Кропоткин С. А. На пути в восточную Сибирь

Кропоткин П. На пути в восточную Сибирь//Документы по истории литературы и общественности. Вып.4. Дневник Кропоткина. ГИХЛ. М.-Л., 1923. СТРАНИЦЫ: 19-25.



19


Как хороша теперь Волга при заходящем солнце!.. Впереди «необозримая гладь, справа крутые громады: обнаженные бока из красной глины, заросшие местами мелким березняком. На этих кручах гнездятся села и лепятся к берегу широкой реки, на горе церковь, за нею ряд мельниц, а остальное все усыпано вразброд домиками, амбарами, сараями. Церковь напомнила мне clocher du village 32), родную церковь — Никольское, та же архитектура, и, как бы для полноты воспоминания, на противоположной высоте кладбище, с такою же часовней, как в Сернике, та же серая часовня, те же серые кресты. Да, Никольское дорого по воспоминаниям: все детство, а оно, как и всякое детство, не было безотрадным при всей гадости, которая окружала меня. По Волге несется легкий прозрачный пар, и сквозь него иногда промелькнет лодка, и на веслах ее играет солнце.
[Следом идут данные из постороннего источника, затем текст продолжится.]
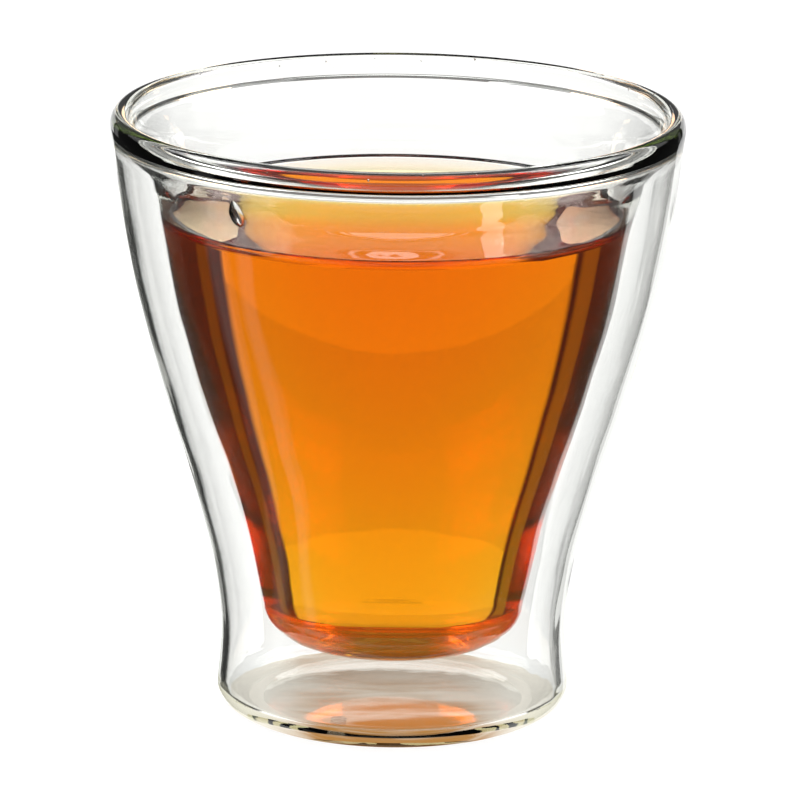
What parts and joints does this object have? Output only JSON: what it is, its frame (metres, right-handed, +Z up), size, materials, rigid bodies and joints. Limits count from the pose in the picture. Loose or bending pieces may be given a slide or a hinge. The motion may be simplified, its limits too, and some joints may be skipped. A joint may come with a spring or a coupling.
{
  "type": "double-walled tea glass filled with tea",
  "caption": "Waisted double-walled clear glass with an air gap between skin and cup, filled with amber tea to below the lip.",
  "frame": {"origin": "middle of the ring on the underside that the glass stands on", "axes": "+Z up along the glass's axis of turning, -Y towards the viewer of the picture, +X to the viewer's right"},
  "size_m": [0.086, 0.086, 0.0924],
  "materials": {
    "clear_glass": "clear colourless borosilicate glass, polished, fire-rounded lip",
    "amber_tea": "clear amber tea, still surface"
  },
  "bodies": {
    "root": {"glass": "clear_glass", "vent_seal": "clear_glass", "tea": "amber_tea"}
  },
  "joints": []
}
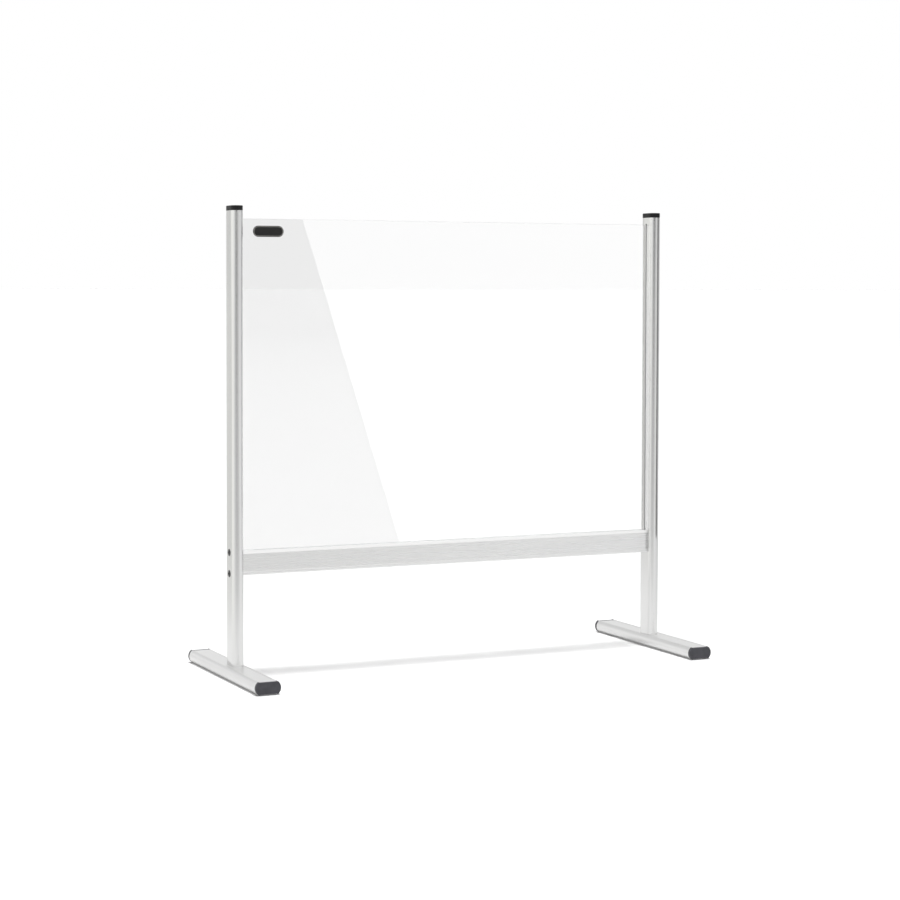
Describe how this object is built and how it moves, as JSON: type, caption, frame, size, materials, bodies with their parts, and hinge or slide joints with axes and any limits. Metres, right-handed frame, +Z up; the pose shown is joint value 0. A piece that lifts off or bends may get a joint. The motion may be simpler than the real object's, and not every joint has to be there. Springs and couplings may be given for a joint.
{
  "type": "sneeze guard",
  "caption": "Free-standing counter screen: clear panel between two aluminium posts on flat feet, with a cross rail and a pass-through gap below it.",
  "frame": {"origin": "on the table, midway between the two feet", "axes": "+X to the right along the rail, -Y to the front (badge side), +Z up"},
  "size_m": [0.986, 0.4, 0.915],
  "materials": {
    "anodised_aluminium": "satin anodised extrusion",
    "clear_acrylic": "clear polished sheet",
    "black_plastic": "moulded, fine grain",
    "charcoal_plastic": "moulded, fine grain",
    "seal_rubber": "soft extruded seal",
    "pad_rubber": "ribbed anti-slip rubber",
    "black_steel": "black oxide",
    "zinc_steel": "bright zinc plated",
    "badge": "plain domed badge with a thin grey line"
  },
  "bodies": {
    "root": {"left_post": "anodised_aluminium", "right_post": "anodised_aluminium", "left_foot": "anodised_aluminium", "right_foot": "anodised_aluminium", "bottom_rail": "anodised_aluminium", "screen_panel": "clear_acrylic", "left_post_cap": "black_plastic", "right_post_cap": "black_plastic", "left_foot_front_cap": "charcoal_plastic", "left_foot_rear_cap": "charcoal_plastic", "right_foot_front_cap": "charcoal_plastic", "right_foot_rear_cap": "charcoal_plastic", "left_slot_seal": "seal_rubber", "right_slot_seal": "seal_rubber", "rail_slot_seal": "seal_rubber", "left_foot_pads": "pad_rubber", "right_foot_pads": "pad_rubber", "left_rail_screws": "black_steel", "right_rail_screws": "black_steel", "left_foot_bolts": "zinc_steel", "right_foot_bolts": "zinc_steel", "left_foot_washers": "zinc_steel", "right_foot_washers": "zinc_steel", "corner_badge": "badge"}
  },
  "joints": []
}
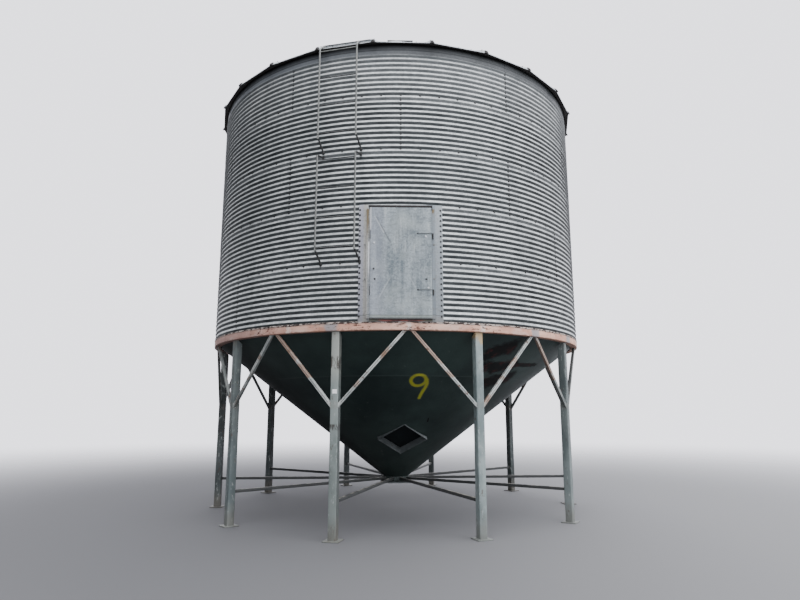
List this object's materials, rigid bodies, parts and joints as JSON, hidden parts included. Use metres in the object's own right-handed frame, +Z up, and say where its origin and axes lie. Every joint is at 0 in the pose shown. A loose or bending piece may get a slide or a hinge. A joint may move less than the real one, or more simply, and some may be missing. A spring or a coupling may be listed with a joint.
{
  "type": "hopper-bottom grain bin",
  "caption": "Round corrugated steel grain bin on legs with a ribbed conical roof, a steep hopper cone, a hinged door, two ladder sections and V-braced legs.",
  "frame": {"origin": "on the bin axis at ground level, under the feet", "axes": "+Z up along the bin axis, the door faces -Y, +X to the right when the door is faced"},
  "size_m": [6.0292, 6.0675, 8.1003],
  "materials": {
    "galvanised": "weathered corrugated galvanised sheet",
    "roof_galvanised": "weathered galvanised sheet",
    "door_steel": "bluish galvanised sheet",
    "dull_steel": "dull galvanised steel",
    "ladder_steel": "galvanised tube",
    "primer": "faded red primer with rust",
    "blue_paint": "faded blue-grey paint",
    "brace_steel": "grey paint with rust",
    "tie_steel": "dark paint with worn edges",
    "hopper_paint": "dark green-black paint with rust patches"
  },
  "bodies": {
    "bin": {"leg_01": "blue_paint", "leg_02": "blue_paint", "leg_03": "blue_paint", "leg_04": "blue_paint", "leg_05": "blue_paint", "leg_06": "blue_paint", "leg_07": "blue_paint", "leg_08": "blue_paint", "leg_09": "blue_paint", "leg_10": "blue_paint", "brace_01_left": "brace_steel", "brace_01_right": "brace_steel", "brace_02_left": "brace_steel", "brace_02_right": "brace_steel", "brace_03_left": "brace_steel", "brace_03_right": "brace_steel", "brace_04_left": "brace_steel", "brace_04_right": "brace_steel", "brace_05_left": "brace_steel", "brace_05_right": "brace_steel", "brace_06_left": "brace_steel", "brace_06_right": "brace_steel", "brace_07_left": "brace_steel", "brace_07_right": "brace_steel", "brace_08_left": "brace_steel", "brace_08_right": "brace_steel", "brace_09_left": "brace_steel", "brace_09_right": "brace_steel", "brace_10_left": "brace_steel", "brace_10_right": "brace_steel", "floor_tie_01": "tie_steel", "floor_tie_02": "tie_steel", "floor_tie_03": "tie_steel", "floor_tie_04": "tie_steel", "floor_tie_05": "tie_steel", "floor_tie_06": "tie_steel", "floor_tie_07": "tie_steel", "floor_tie_08": "tie_steel", "floor_tie_09": "tie_steel", "floor_tie_10": "tie_steel", "outlet_collar": "hopper_paint", "slide_gate": "dull_steel", "hopper_cone": "hopper_paint", "hatch_frame": "dull_steel", "hatch_cover": "hopper_paint", "ring_beam": "primer", "wall_tier_1": "galvanised", "wall_tier_2": "galvanised", "wall_tier_3": "galvanised", "wall_tier_4": "galvanised", "wall_tier_5": "galvanised", "door_frame": "door_steel", "ladder_lower": "ladder_steel", "ladder_upper": "ladder_steel", "roof": "roof_galvanised", "filler_neck": "roof_galvanised", "filler_lid": "dull_steel", "roof_hatch": "dull_steel"},
    "door": {"door": "door_steel"}
  },
  "joints": [
    {"name": "door_hinge", "type": "hinge", "parent": "bin", "child": "door", "pos_m": [0.398, -2.957, 3.3], "axis": [0, 0, 1], "range_deg": [0, 120]}
  ]
}
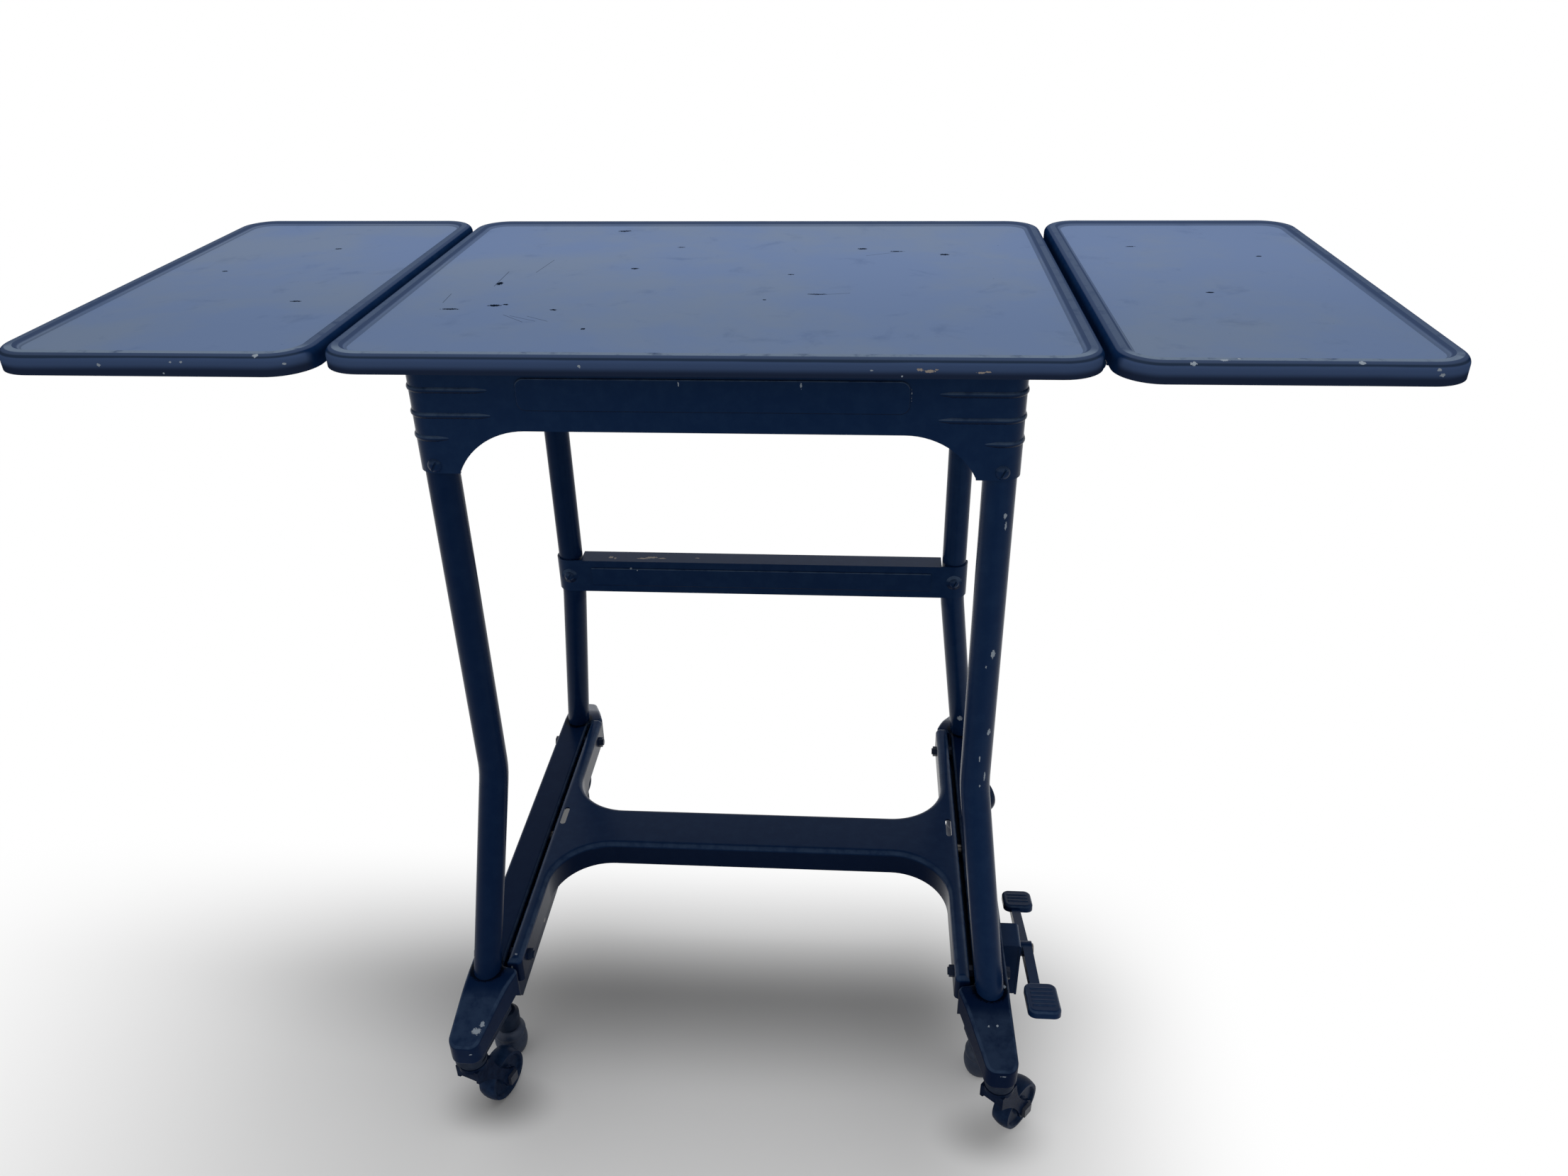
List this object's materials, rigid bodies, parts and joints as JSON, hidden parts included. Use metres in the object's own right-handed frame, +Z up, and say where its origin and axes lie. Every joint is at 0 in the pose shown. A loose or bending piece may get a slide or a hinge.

День был сегодня невыносимо жаркий, утром жгло просто, если я снимал на несколько секунд свою папаху, то голову нестерпимо припекало; теперь посвежело, ветра, однако, нет.



20


Кама. 8 ч. вечера.


Сейчас вступили в Каму. При устье несколько наносных песчаных островов, теперь характер местности изменился, — нет нагорного берега, оба низки и оба заросли лесом. На западе синеют громадные леса.


Пароход «Купец». Кама.


Среда, 1 августа.


Сейчас, роясь в портфеле, я напал на записку Н. В. Кошкаровой к Елизавете Марковне; рука удивительно похожа на руку Лидии, и я припомнил ее чудный веселый смех, улыбку, иногда очень милое наморщивание бровей... Милое созданье! И я в ней, вовсе того не подозревая, разбудил впервые нетронутые, незнакомые чувства. Милая! Она за меня мучилась, думала обо мне, грустила, и за меня впервые поплатилась неприятностями, — в ней заметили перемену, и это вызывало шутки, первые недетские неприятности в жизни. Конечно, это не любовь, это не серьезно, это чувство переходное от детства к жизни, это приятно… Нет, я чепуху пишу, довольно...


За Елабугой, Вятск. губ.


Я воспользовался остановкой в Елабуге, чтобы дойти до города. Город невелик, расположен на правом берегу Камы, верстах в двух от реки. Причина этого, вероятно, громадные разливы Камы: всю эту площадь до города, а также весь противоположный берег заливает водою. Недалеко от пристани идут холмы, которые тут уходят внутрь страны, сам город расположен на их склонах. Вообще в Каме нет, как в Волге, нагорного и низменного берега. Кама непощадно вьется, часто ворочается более нежели на 180° от первоначального направления, и горы переходят с одного берега на другой. Все берега заросли лесом на большие расстояния. Лесные богатства доказываются большими прочными постройками, тесовыми крышами и расточительным употреблением леса для выжигания алебастра. Подходя к городу, я удивился, видя большое количество огней вокруг него; я подошел к одному из них: бревна, большею частью из старого сухого леса, наложены в клетку, сверху нава-



21


лены камни, дальше кирпичная печь с трубой и с навесом [вокруг — тоже жгут алебастр. Камень привозный, как объяснил мне один проходивший мимо мужик, откуда — не знает, платят за него от 2 до 3 коп. за пуд и занимаются выжиганием. — Да отчего лес так жгут, печей не строят? — спросил я, — лесу много идет. «Да что рыть, — все одно, что так, что в печке, то ж по краям камень такой, непрожженный, останется». — Да лесу много идет. — «А где ж копаться и рыть, вот сегодня в пятом часу заложили, завтра вынут, толочь будут». Выходя из Елабуги, я услышал свисток нашего парохода; я так скоро не ожидал его, а знал замашку нашего капитана — выходить раньше срока, когда вздумается, я и прибавил шагу, даже побежал au pas gymnastique и все это напрасно, — я успел посидеть на палубе и чаю напиться с кейфом, а пароход только что тронулся. Вообще капитан действует очень самовольно. Он должен выходить из Елабуги завтра, в 4 часа утра, вышел сегодня, в 10-м часу вечера. Каково, если бы кто-нибудь приехал из деревни, рассчитывая на пароход, — горько бы разочаровался...


Пар. «Купец*. Кама.


Четверг, 2 августа.


Нагорный берег определился правый; над рекой висят почти отвесные кручи из красной глины, заросшие лесом, преимущественно ельником; попадается довольно много больших сел, по виду зажиточных, — деревянные крыши, прочные избы. Лесу много. Часов в 6 попали в Сарапул. «Все сапожники», говорит мне человек с парохода. Действительно, все сапожники.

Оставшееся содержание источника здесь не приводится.